The recycling industry is constantly evolving. Sometimes it is in response to new technology, but other times, external regulations (both domestic and foreign) require recyclers to change. In 2011, China rewrote the rules of recyclable imports and in 2013, they started enforcing their rules. In 2017, new rules went into place dramatically limiting the amount of contamination, or secondary products, in each shipment. As a result, recycling companies like Recycle 1 have had to change their strategies.
To give you an idea of how this developed, the United States imports many finished goods from China. That means hundreds of thousands of shipping containers are left empty at US ports and the ships going back to China have few exports. The recycling industry took advantage of this situation and started shipping much of our recyclables to China. The Chinese would then turn our waste into new finished products.

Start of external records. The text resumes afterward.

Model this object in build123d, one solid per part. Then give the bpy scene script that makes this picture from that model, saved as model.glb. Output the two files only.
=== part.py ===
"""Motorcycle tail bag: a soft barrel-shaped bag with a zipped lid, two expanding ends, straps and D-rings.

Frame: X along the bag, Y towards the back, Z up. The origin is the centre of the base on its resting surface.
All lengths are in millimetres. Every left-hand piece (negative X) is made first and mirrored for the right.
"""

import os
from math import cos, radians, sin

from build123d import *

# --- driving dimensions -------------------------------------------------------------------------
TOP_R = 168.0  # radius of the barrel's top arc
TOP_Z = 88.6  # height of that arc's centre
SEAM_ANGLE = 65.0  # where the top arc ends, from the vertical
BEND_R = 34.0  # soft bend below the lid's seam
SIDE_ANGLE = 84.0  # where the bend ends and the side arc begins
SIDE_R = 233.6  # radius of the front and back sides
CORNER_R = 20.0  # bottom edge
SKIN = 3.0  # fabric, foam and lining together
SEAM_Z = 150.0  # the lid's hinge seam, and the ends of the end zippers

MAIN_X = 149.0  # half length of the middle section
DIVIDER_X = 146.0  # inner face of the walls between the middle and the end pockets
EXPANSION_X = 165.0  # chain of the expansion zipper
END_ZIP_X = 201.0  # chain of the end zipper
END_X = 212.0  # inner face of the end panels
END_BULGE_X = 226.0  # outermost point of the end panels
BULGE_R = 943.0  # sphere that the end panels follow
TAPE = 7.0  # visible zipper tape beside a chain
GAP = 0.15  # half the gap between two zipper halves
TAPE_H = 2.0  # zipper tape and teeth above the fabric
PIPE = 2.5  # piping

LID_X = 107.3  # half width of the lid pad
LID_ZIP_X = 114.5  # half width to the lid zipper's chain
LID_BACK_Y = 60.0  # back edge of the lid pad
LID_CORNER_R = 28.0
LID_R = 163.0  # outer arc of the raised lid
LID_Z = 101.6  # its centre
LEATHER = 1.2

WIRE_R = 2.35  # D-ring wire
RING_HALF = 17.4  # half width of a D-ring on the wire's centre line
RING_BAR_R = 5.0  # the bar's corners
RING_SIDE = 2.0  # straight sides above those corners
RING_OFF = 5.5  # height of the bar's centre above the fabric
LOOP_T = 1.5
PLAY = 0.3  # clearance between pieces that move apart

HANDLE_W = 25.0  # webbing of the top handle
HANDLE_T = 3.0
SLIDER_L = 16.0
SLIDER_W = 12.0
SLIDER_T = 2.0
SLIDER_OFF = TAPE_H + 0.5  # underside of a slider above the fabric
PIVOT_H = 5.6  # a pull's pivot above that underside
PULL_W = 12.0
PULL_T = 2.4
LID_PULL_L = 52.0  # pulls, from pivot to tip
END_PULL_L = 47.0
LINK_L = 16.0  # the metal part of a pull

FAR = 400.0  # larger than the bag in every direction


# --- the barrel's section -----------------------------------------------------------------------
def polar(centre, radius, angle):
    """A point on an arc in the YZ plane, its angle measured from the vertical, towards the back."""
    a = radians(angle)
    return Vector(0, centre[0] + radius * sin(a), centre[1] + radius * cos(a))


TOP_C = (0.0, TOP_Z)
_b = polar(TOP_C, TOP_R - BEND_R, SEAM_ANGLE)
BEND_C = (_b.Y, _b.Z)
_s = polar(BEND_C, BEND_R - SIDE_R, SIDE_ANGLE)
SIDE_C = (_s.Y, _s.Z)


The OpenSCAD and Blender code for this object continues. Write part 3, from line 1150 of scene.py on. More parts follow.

Over time, China realized that not all recyclables were created equal. Some of the recyclable shipments were highly useful in the manufacturing process. But a significant amount of the recyclables they were receiving could not be turned into new products and was instead becoming an environmental hazard.

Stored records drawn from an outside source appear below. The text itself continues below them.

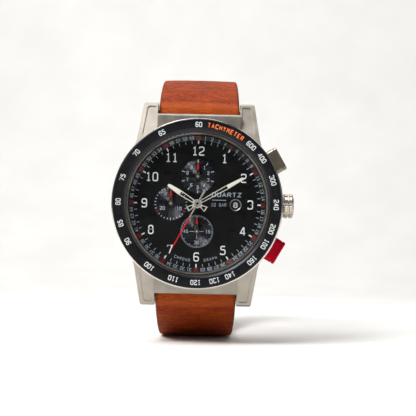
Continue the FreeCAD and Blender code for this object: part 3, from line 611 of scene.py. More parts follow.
def letters(text, height, squeeze=0.80, pen=0.14, spacing=1.0):
    """A word as a flat solid, height mm high and centred on the origin. pen is its share."""
    bm = bmesh.new()
    nib = pen * CELL_H / (1 - pen)
    step = (CELL_W + nib * 1.1 + 0.9) * spacing
    for i, sign in enumerate(text):
        if sign == " ":
            continue
        made = bmesh.new()
        for path in SIGNS[sign]:
            pen_stroke(made, softened(path, 0.0 if sign in SQUARE_SIGNS else 1.6), nib)
        bmesh.ops.translate(made, verts=made.verts, vec=(i * step, 0, 0))
        part = bpy.data.meshes.new("sign")
        made.to_mesh(part)
        made.free()
        bm.from_mesh(part)
        bpy.data.meshes.remove(part)
    middle = ((len(text) - 1) * step + CELL_W) / 2
    scale = height / (CELL_H + nib)
    bmesh.ops.translate(bm, verts=bm.verts, vec=(-middle, -CELL_H / 2, 0))
    bmesh.ops.scale(bm, verts=bm.verts, vec=(scale * squeeze, scale, 1))
    raised = bmesh.ops.extrude_face_region(bm, geom=bm.faces[:])["geom"]
    lifted = [g for g in raised if isinstance(g, bmesh.types.BMVert)]
    bmesh.ops.translate(bm, verts=bm.verts, vec=(0, 0, -INK / 2))
    bmesh.ops.translate(bm, verts=lifted, vec=(0, 0, INK))
    bmesh.ops.recalc_face_normals(bm, faces=bm.faces)
    mesh = bpy.data.meshes.new("word")
    bm.to_mesh(mesh)
    bm.free()
    return mesh


# %% Stamps and bars
def stamp(bm, mesh, place):
    """Add a mesh to a bmesh at a place, and let the mesh go."""
    mesh.transform(place)
    bm.from_mesh(mesh)
    bpy.data.meshes.remove(mesh)


def bar(bm, width, length, place):
    """A bar of ink, its length along the place's own Y."""
    bmesh.ops.create_cube(bm, size=1.0, matrix=place @ Matrix.Diagonal((width, length, INK, 1)))


def around(radius, angle, z, lean=0.0, x=0.0, y=0.0):
    """A place at an angle clockwise from 12, its top pointing outwards and leaning up."""
    turn = radians(angle)
    centre = Matrix.Translation((x + radius * sin(turn), y + radius * cos(turn), z))
    return centre @ Matrix.Rotation(-turn, 4, "Z") @ Matrix.Rotation(lean, 4, "X")


def upright(radius, angle, z, x=0.0, y=0.0):
    turn = radians(angle)
    return Matrix.Translation((x + radius * sin(turn), y + radius * cos(turn), z))


print("ink tools ready")

# %% [markdown]
# ## The bezel's scale
#
# A tachymeter turns a time over one kilometre into a speed: a sweep of 21600 / v degrees stands
# at the speed v, because 3600 seconds an hour and 6 degrees a second give that product. The
# scale therefore needs only its list of speeds. The last one, 600, makes room for the word and
# stands a few degrees on.

# %% Tachymeter
SPEEDS = (60, 65, 70, 75, 80, 85, 90, 100, 110, 120, 130, 140, 160, 180, 200, 240, 300, 400)
SCALE_R = 20.95
SPEED_TALL, SPEED_PEN = 1.34, 0.15
LAST_SPEED, LAST_SPEED_ANGLE = "600", 42.0
scale = bmesh.new()
for speed in SPEEDS:
    text = letters(str(speed), SPEED_TALL, 0.84, SPEED_PEN, 0.98)
    stamp(scale, text, around(SCALE_R, 21600 / speed, BEZEL_Z + INK / 2))
last = letters(LAST_SPEED, SPEED_TALL, 0.84, SPEED_PEN, 0.98)
stamp(scale, last, around(SCALE_R, LAST_SPEED_ANGLE, BEZEL_Z + INK / 2))
keep("tachymeter_numbers", scale, [bezel_white], "case")

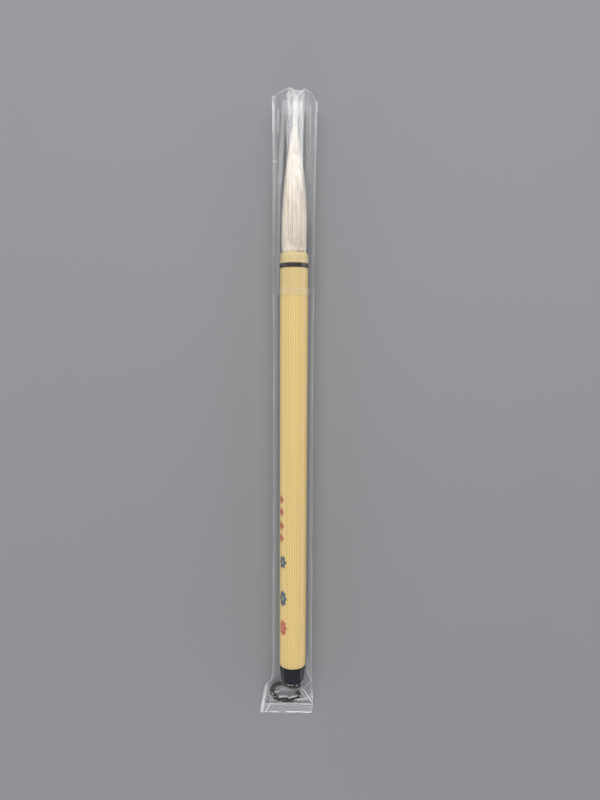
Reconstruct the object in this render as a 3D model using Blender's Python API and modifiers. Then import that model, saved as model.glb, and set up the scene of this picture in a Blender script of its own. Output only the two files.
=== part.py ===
"""A calligraphy brush with a clear cap and a hanging loop, lying in its film sleeve.

The brush lies along Y with its hair pointing to +Y and its hanging loop at the -Y end.
+X is to the right of a viewer who looks along +Y, and +Z is up. The origin is on the flat
underside of the sleeve, below the brush's axis, near the middle of its length.
"""

import math

import bmesh
import bpy
import numpy as np

MM = 0.001
GAP = 0.3 * MM  # kept between two pieces that touch
EDGE_EASE = 0.3 * MM  # taken off a lip's sharp edges

# Places along the brush's axis
AXIS_Z = 8.0 * MM
HAIR_TIP_Y = 126.2 * MM
COLLAR_LIP_Y = 69.6 * MM
RING_FRONT_Y = 64.8 * MM
RING_BACK_Y = 63.1 * MM
HANDLE_END_Y = -111.5 * MM
PLUG_END_Y = -119.1 * MM

# Handle tube
RIBS = 48
RIB_DEPTH = 0.10 * MM
HANDLE_FRONT_R = 6.0 * MM
HANDLE_BACK_R = 5.7 * MM
HANDLE_CHAMFER = 0.5 * MM
HANDLE_BORE_R = 4.0 * MM
COUNTERBORE_R = 5.1 * MM

# Hair collar, with its socket for the hair and its spigot in the handle, and the black ring on it
COLLAR_R = 6.1 * MM
COLLAR_ROUND = 1.2 * MM
COLLAR_MOUTH_R = 5.3 * MM
COLLAR_FLARE = 3.0 * MM
SPIGOT_R = 4.8 * MM
SPIGOT_END_Y = 50.5 * MM
SOCKET_R = 4.1 * MM
SOCKET_END_Y = 51.5 * MM
RING_R = 6.2 * MM

# Hair: (distance from the collar's lip, radius) in millimetres down to its point
HAIR_MOUTH_R = 5.0 * MM
HAIR_OUTLINE = (
    (1.5, 5.2),
    (13.0, 5.1),
    (21.0, 4.85),
    (29.5, 4.3),
    (37.6, 3.25),
    (45.7, 2.0),
    (53.8, 0.95),
    (56.5, 0.35),
)
HAIR_NECK_R = 3.8 * MM
HAIR_WAIST_R = 3.0 * MM
HAIR_ROOT_R = 3.6 * MM
HAIR_ROOT_Y = 54.6 * MM
CORE_ROOT_R = 1.6 * MM
CORE_BELLY_R = 2.2 * MM
CORE_BELLY_Y = 84.0 * MM
CORE_TIP_R = 0.4 * MM
CORE_TIP_Y = 103.0 * MM

# Root binding and glue
BINDING_BACK_Y = 56.6 * MM
BINDING_FRONT_Y = 60.6 * MM
BINDING_R = 3.8 * MM
BINDING_TURNS = 5
BINDING_GROOVE = 0.2 * MM
GLUE_R = 3.7 * MM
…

The initial crackdown on undesirable recyclables in 2011 and 2013 was known as “The Green Fence.” The 2017 updates were called “National Sword.” Both the Green Fence and National Sword policies are affecting us today.
The impact here in Arizona is that we have to be more selective about what we ship to China. That means that materials which would have been sent to China under the old system have no place to go. Many recyclables like plastic bags cannot legally be put into landfills, but there is no place to send them. So, recycling facilities are having to store products that they cannot get rid of. Eventually, they will have to stop accepting anything but the highest quality recyclables.
Americans have been taught to separate their trash so that some of it can be recycled. We may have to rethink what is recyclable in the near future and decide how to dispose of waste that we’d rather ship somewhere else.